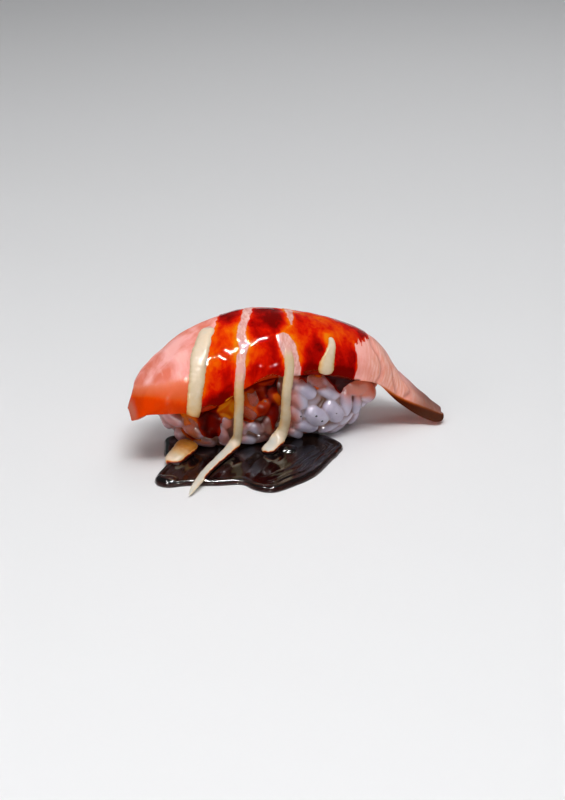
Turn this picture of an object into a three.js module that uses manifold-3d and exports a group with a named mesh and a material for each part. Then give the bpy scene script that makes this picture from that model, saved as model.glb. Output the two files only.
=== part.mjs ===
// Salmon nigiri: a hand-pressed block of vinegared rice with a long slice of raw salmon draped
// over it, mayonnaise piped across the slice in four lines, two of which run off its front edge,
// and a puddle of dark sweet sauce in front of the rice.
//
// Millimetres. +X runs toward the slice's thin tail, -Y is the front and +Z is up. The origin is
// the centre of the rice's flat foot.
import * as THREE from "three";
import { mergeVertices } from "three/addons/utils/BufferGeometryUtils.js";
import Module from "manifold-3d";

const wasm = await Module();
wasm.setup();

// ---------------------------------------------------------------- driving dimensions

const gap = 0.35;                   // clearance between pieces that lie on each other

// Rice block: a boat-shaped loft, narrower at its foot, with ends that curve up off the board.
const riceCentreX = -1.5;
const riceHalfLength = 26.5;
const riceHalfWidth = 9.9;
const riceBellyHeight = 10;         // height of the widest level
const riceDepthBelowBelly = 12;     // reaches past the board, so that cutting it leaves a foot
const riceTop = 27.6;
const riceTopX = -4;                // where along the block its top is highest
const riceTopFall = 0.0115;         // how fast the top falls away lengthwise, per mm
const riceSquareness = 2.3;         // 2 is an ellipse, more is squarer
const riceFullness = 2.8;           // 2 tapers like an ellipse in plan, more stays full for longer
const riceEndWidth = 0.22;          // share of the width and of the height left at the very ends
const riceEndHeight = 0.35;
const riceFootHalfLength = 18.3;    // past this the underside curves up
const riceEndRise = 8;
const riceStations = 27;
const riceSides = 26;

// Rice grains, as half sizes of one cooked short grain.
const grainHalf = new THREE.Vector3(3.4, 1.65, 1.35);
const grainSpacing = 3.35;
const grainTries = 4000;
const grainSizeSpread = 0.14;
const grainProud = 0.4;             // how far a grain's middle lies outside the core
const grainTilt = 0.3;
const grainReach = 0.97;            // grains keep to this share of the core's length
const grainFoot = 0.8;              // lowest middle of a grain, as a share of its half height

// Salmon slice: three rails, each from the thick end to the tip of the tail.
const crestRail = [
  [-35.0, -1.5, 11.2], [-32.6, -1.0, 15.9], [-26.6, 0.0, 21.5], [-18.0, 0.0, 27.3],
  [-5.0, 0.0, 30.3], [8.0, 0.0, 28.1], [19.0, 0.0, 24.3], [26.5, 0.0, 19.4],
  [31.5, -0.8, 12.1], [37.0, -2.2, 6.4], [41.2, -4.8, 2.5],
];
const frontRail = [
  [-36.2, -9.8, 10.9], [-33.6, -11.9, 13.2], [-26.5, -12.5, 12.9], [-18.5, -12.8, 13.0],
  [-7.0, -12.9, 18.3], [6.0, -12.6, 18.2], [16.0, -11.6, 15.3], [23.0, -9.6, 12.6],
  [28.5, -8.4, 7.0], [34.5, -8.4, 2.4], [39.6, -10.3, 0.4],
];
const backRail = [
  [-30.0, 5.6, 10.4], [-28.4, 8.8, 11.8], [-23.8, 10.6, 13.8], [-15.0, 12.0, 18.0],
  [-2.0, 12.2, 20.6], [8.0, 12.0, 20.4], [18.0, 11.2, 18.0], [25.5, 8.6, 14.5],
  [31.0, 5.4, 9.0], [36.4, 2.6, 4.4], [40.8, -1.8, 1.6],
];
const acrossPower = 1.5;            // how late the slice's rings lean from the crest to an edge
const straightEnd = 0.15;           // share of the length over which the thick end's cut is straight
const sliceThickness = 5;
const tailThickness = 2.6;
const edgeShare = 0.2;              // thickness left at an edge, as a share of the full one
const edgeRound = 0.27;             // share of the half width over which an edge rounds off
const endRound = 0.2;               // share of the length over which the thick end thins to its lip
const tailFrom = 0.62;              // the slice thins from here
const tailTo = 0.86;                // to here
const tipRound = 0.05;              // share of the length over which the tail's tip rounds off
const tipWidth = 0.6;
const cornerRound = 0.07;           // share of the length over which the thick end's corners round
const cornerWidth = 0.8;            // share of the width left at the very end
const thickEndSquareness = 0.84;    // under 1 gives the thick end a flatter top and a cut side
const squareFrom = 0.12;            // that shape fades from here
const squareTo = 0.36;              // to here
const creaseDepth = 0.45;           // fold that runs along the tail
const creaseWidth = 0.22;           // as a share of the half width
const creasePlace = -0.25;          // share of the way from the crest to the front edge
const upperFloor = 0.3;             // lowest height of the upper surface above the board
const sliceStations = 38;
const sliceColumns = 17;

// Mayonnaise lines. A place on the slice is its share of the length and its share of the way from
// the crest (0) to the front edge (-1). A run off the slice is a list of points.
const lineHalfWidth = 1.5;
const lineHalfHeight = 1.15;
const lineLift = 0.35;              // height of a line's middle above what it lies on
const lineStep = 2.2;
const lineSides = 8;
const lineEndSpread = 0.25;         // how far a line's sections crowd toward its ends
const endShare = 0.3;               // size of a line's last section, as a share of the full one
const mayonnaiseLines = [
  { onSlice: [[0.318, -0.1], [0.286, -0.38], [0.27, -0.6], [0.258, -0.8], [0.252, -0.97]], width: 1.1 },
  {
    onSlice: [[0.385, 0.02], [0.368, -0.45], [0.36, -0.76], [0.358, -0.93]],
    hanging: [[-12.0, -13.3, 14.2], [-12.0, -12.9, 10.4], [-11.9, -12.2, 6.6]],
    lying: [[-12.8, -11.8, 2.9], [-15.9, -14.0, 2.0], [-19.7, -18.5, 1.9], [-23.2, -23.1, 1.9],
      [-25.8, -27.0, 1.7], [-27.8, -29.2, 1.1], [-28.9, -30.3, 0.7]],
    width: 0.75,
    taper: 7,
  },
  {
    onSlice: [[0.475, 0.0], [0.452, -0.55], [0.451, -0.9]],
    hanging: [[-0.7, -13.4, 15.6], [-0.7, -13.2, 12.4], [-0.7, -12.8, 9.2], [-1.0, -12.2, 6.0]],
    lying: [[-2.2, -12.0, 3.0], [-4.2, -13.6, 2.0], [-7.2, -16.4, 1.8]],
    width: 0.85,
  },
  { onSlice: [[0.54, -0.38], [0.529, -0.75], [0.524, -0.97]], width: 0.95 },
];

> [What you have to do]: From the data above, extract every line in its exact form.

> [Result below]:
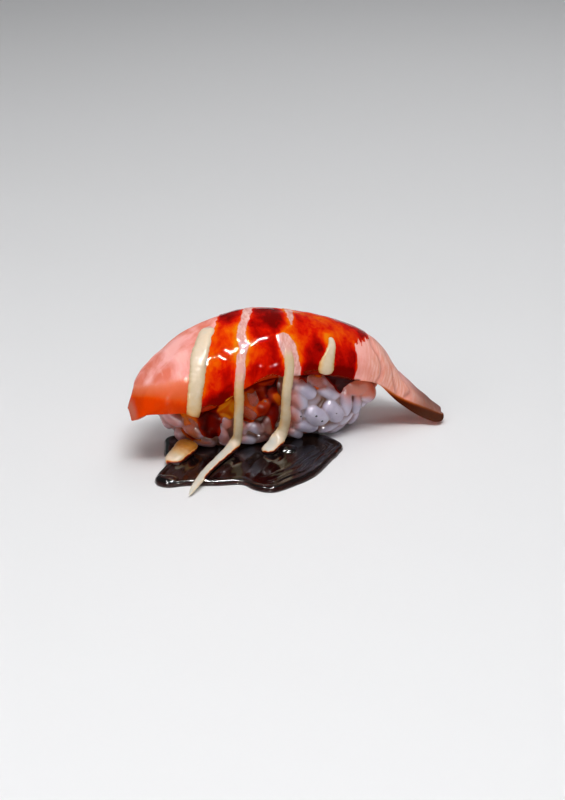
Turn this picture of an object into a three.js module that uses manifold-3d and exports a group with a named mesh and a material for each part. Then give the bpy scene script that makes this picture from that model, saved as model.glb. Output the two files only.
=== part.mjs ===
// Salmon nigiri: a hand-pressed block of vinegared rice with a long slice of raw salmon draped
// over it, mayonnaise piped across the slice in four lines, two of which run off its front edge,
// and a puddle of dark sweet sauce in front of the rice.
//
// Millimetres. +X runs toward the slice's thin tail, -Y is the front and +Z is up. The origin is
// the centre of the rice's flat foot.
import * as THREE from "three";
import { mergeVertices } from "three/addons/utils/BufferGeometryUtils.js";
import Module from "manifold-3d";

const wasm = await Module();
wasm.setup();

// ---------------------------------------------------------------- driving dimensions

const gap = 0.35;                   // clearance between pieces that lie on each other

// Rice block: a boat-shaped loft, narrower at its foot, with ends that curve up off the board.
const riceCentreX = -1.5;
const riceHalfLength = 26.5;
const riceHalfWidth = 9.9;
const riceBellyHeight = 10;         // height of the widest level
const riceDepthBelowBelly = 12;     // reaches past the board, so that cutting it leaves a foot
const riceTop = 27.6;
const riceTopX = -4;                // where along the block its top is highest
const riceTopFall = 0.0115;         // how fast the top falls away lengthwise, per mm
const riceSquareness = 2.3;         // 2 is an ellipse, more is squarer
const riceFullness = 2.8;           // 2 tapers like an ellipse in plan, more stays full for longer
const riceEndWidth = 0.22;          // share of the width and of the height left at the very ends
const riceEndHeight = 0.35;
const riceFootHalfLength = 18.3;    // past this the underside curves up
const riceEndRise = 8;
const riceStations = 27;
const riceSides = 26;

// Rice grains, as half sizes of one cooked short grain.
const grainHalf = new THREE.Vector3(3.4, 1.65, 1.35);
const grainSpacing = 3.35;
const grainTries = 4000;
const grainSizeSpread = 0.14;
const grainProud = 0.4;             // how far a grain's middle lies outside the core
const grainTilt = 0.3;
const grainReach = 0.97;            // grains keep to this share of the core's length
const grainFoot = 0.8;              // lowest middle of a grain, as a share of its half height

// Salmon slice: three rails, each from the thick end to the tip of the tail.
const crestRail = [
  [-35.0, -1.5, 11.2], [-32.6, -1.0, 15.9], [-26.6, 0.0, 21.5], [-18.0, 0.0, 27.3],
  [-5.0, 0.0, 30.3], [8.0, 0.0, 28.1], [19.0, 0.0, 24.3], [26.5, 0.0, 19.4],
  [31.5, -0.8, 12.1], [37.0, -2.2, 6.4], [41.2, -4.8, 2.5],
];
const frontRail = [
  [-36.2, -9.8, 10.9], [-33.6, -11.9, 13.2], [-26.5, -12.5, 12.9], [-18.5, -12.8, 13.0],
  [-7.0, -12.9, 18.3], [6.0, -12.6, 18.2], [16.0, -11.6, 15.3], [23.0, -9.6, 12.6],
  [28.5, -8.4, 7.0], [34.5, -8.4, 2.4], [39.6, -10.3, 0.4],
];
const backRail = [
  [-30.0, 5.6, 10.4], [-28.4, 8.8, 11.8], [-23.8, 10.6, 13.8], [-15.0, 12.0, 18.0],
  [-2.0, 12.2, 20.6], [8.0, 12.0, 20.4], [18.0, 11.2, 18.0], [25.5, 8.6, 14.5],
  [31.0, 5.4, 9.0], [36.4, 2.6, 4.4], [40.8, -1.8, 1.6],
];
const acrossPower = 1.5;            // how late the slice's rings lean from the crest to an edge
const straightEnd = 0.15;           // share of the length over which the thick end's cut is straight
const sliceThickness = 5;
const tailThickness = 2.6;
const edgeShare = 0.2;              // thickness left at an edge, as a share of the full one
const edgeRound = 0.27;             // share of the half width over which an edge rounds off
const endRound = 0.2;               // share of the length over which the thick end thins to its lip
const tailFrom = 0.62;              // the slice thins from here
const tailTo = 0.86;                // to here
const tipRound = 0.05;              // share of the length over which the tail's tip rounds off
const tipWidth = 0.6;
const cornerRound = 0.07;           // share of the length over which the thick end's corners round
const cornerWidth = 0.8;            // share of the width left at the very end
const thickEndSquareness = 0.84;    // under 1 gives the thick end a flatter top and a cut side
const squareFrom = 0.12;            // that shape fades from here
const squareTo = 0.36;              // to here
const creaseDepth = 0.45;           // fold that runs along the tail
const creaseWidth = 0.22;           // as a share of the half width
const creasePlace = -0.25;          // share of the way from the crest to the front edge
const upperFloor = 0.3;             // lowest height of the upper surface above the board
const sliceStations = 38;
const sliceColumns = 17;

// Mayonnaise lines. A place on the slice is its share of the length and its share of the way from
// the crest (0) to the front edge (-1). A run off the slice is a list of points.
const lineHalfWidth = 1.5;
const lineHalfHeight = 1.15;
const lineLift = 0.35;              // height of a line's middle above what it lies on
const lineStep = 2.2;
const lineSides = 8;
const lineEndSpread = 0.25;         // how far a line's sections crowd toward its ends
const endShare = 0.3;               // size of a line's last section, as a share of the full one
const mayonnaiseLines = [
  { onSlice: [[0.318, -0.1], [0.286, -0.38], [0.27, -0.6], [0.258, -0.8], [0.252, -0.97]], width: 1.1 },
  {
    onSlice: [[0.385, 0.02], [0.368, -0.45], [0.36, -0.76], [0.358, -0.93]],
    hanging: [[-12.0, -13.3, 14.2], [-12.0, -12.9, 10.4], [-11.9, -12.2, 6.6]],
    lying: [[-12.8, -11.8, 2.9], [-15.9, -14.0, 2.0], [-19.7, -18.5, 1.9], [-23.2, -23.1, 1.9],
      [-25.8, -27.0, 1.7], [-27.8, -29.2, 1.1], [-28.9, -30.3, 0.7]],
    width: 0.75,
    taper: 7,
  },
  {
    onSlice: [[0.475, 0.0], [0.452, -0.55], [0.451, -0.9]],
    hanging: [[-0.7, -13.4, 15.6], [-0.7, -13.2, 12.4], [-0.7, -12.8, 9.2], [-1.0, -12.2, 6.0]],
    lying: [[-2.2, -12.0, 3.0], [-4.2, -13.6, 2.0], [-7.2, -16.4, 1.8]],
    width: 0.85,
  },
  { onSlice: [[0.54, -0.38], [0.529, -0.75], [0.524, -0.97]], width: 0.95 },
];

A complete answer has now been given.